The decision

Upper Tribunal
(Immigration and Asylum Chamber) Appeal Number: EA/06471/2018


Heard at Field House
Decision & Reasons Promulgated
On 24 June 2019
On 09 July 2019




mr Baba Aminu


For the Appellant: Ms H Gore, Counsel
For the Respondent: Ms K Pal, Home Office Presenting Officer

1. The appellant appeals with permission against the decision of First-tier Tribunal Judge Cohen dismissing his appeal against the decision of the respondent to refuse to issue him with a residence card as confirmation of his right of residence.
2. The Secretary of State's case is that the marriage is not a genuine marriage, that conclusion being based both on the appellant's immigration history, which is set out at paragraph 2 of the judge's decision, and the responses to questions in interviews carried out between the appellant and his wife. There is a partial transcript of that which appears in the refusal letter although I note that a number of questions are omitted.
3. Having recorded that he had heard oral evidence from the appellant, the judge directed himself as follows
"The burden of proving that the decision of the respondent was not in accordance with the law and the relevant Regulations rests upon the appellant. The standard of that proof is the balance of probabilities. The relevant date for the consideration of the evidence is for the purposes of this appeal is the date of the hearing".
4. The judge then goes on to analyse the evidence over the following pages although it is not at all clear what, if any, weight he attached to the oral evidence he had heard. Indeed the judge appears to have forgotten when writing his decision that he had heard oral evidence.
5. The appellant sought permission to appeal on the grounds that the judge had erred in failing properly to direct himself as to the burden of proof which, in the case of A marriage of convenience lies throughout on the Secretary of State, following Rosa v SSHD [2016] EWCA Civ 14.
6. Permission to appeal was granted by Judge Andrew on 29 May 2019. I heard brief submissions from both parties.
7. Despite her best efforts Ms Pal was unable to persuade me that the judge had, despite clearly misdirecting himself in law at paragraph 21, in that he failed to note that of course the burden is on the Secretary of State to prove a marriage of convenience, had nonetheless properly applied the correct burden. She accepted also that it was not evident whether the judge had evaluated the oral evidence or what he made of it.
8. I am satisfied that the judge did make an error of law in this case. There was a failure properly to set out the correct burden of proof in line with Rosa and whilst that might have been cured had there been some other indication in the remainder of his determination that he had indeed applied the proper burden of proof, there is no such evidence.
9. It is also worrying that nowhere in the decision is there any indication of the weight attached to the oral evidence. As noted earlier it is almost as though the judge forgot that it had been given.
10. For these reasons I find that the decision of the First-tier Tribunal involved the making of an error of law and I set it aside.
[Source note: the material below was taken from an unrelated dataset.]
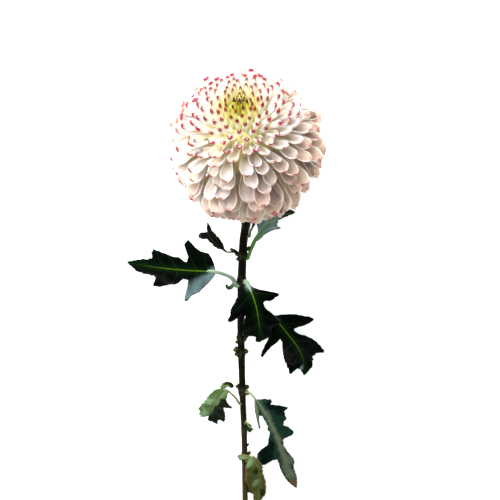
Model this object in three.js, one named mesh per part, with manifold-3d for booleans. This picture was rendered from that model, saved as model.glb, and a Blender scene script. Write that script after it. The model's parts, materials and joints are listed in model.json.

I am satisfied that in this case given the fundamental error with regard to the burden of proof and the failure properly to evaluate the oral evidence, that it will be necessary for the entire application to be reheard and for proper findings of fact to be made.
11. In the circumstances therefore I consider that it is appropriate to remit the appeal to the First-tier Tribunal for it to be determined afresh by a judge other than Judge Cohen.

Notice of Decision
1. The decision of the First-tier Tribunal involved the making of an error of law and I set it aside.
2. The appeal is remitted to the First-tier Tribunal for a fresh decision on all issues.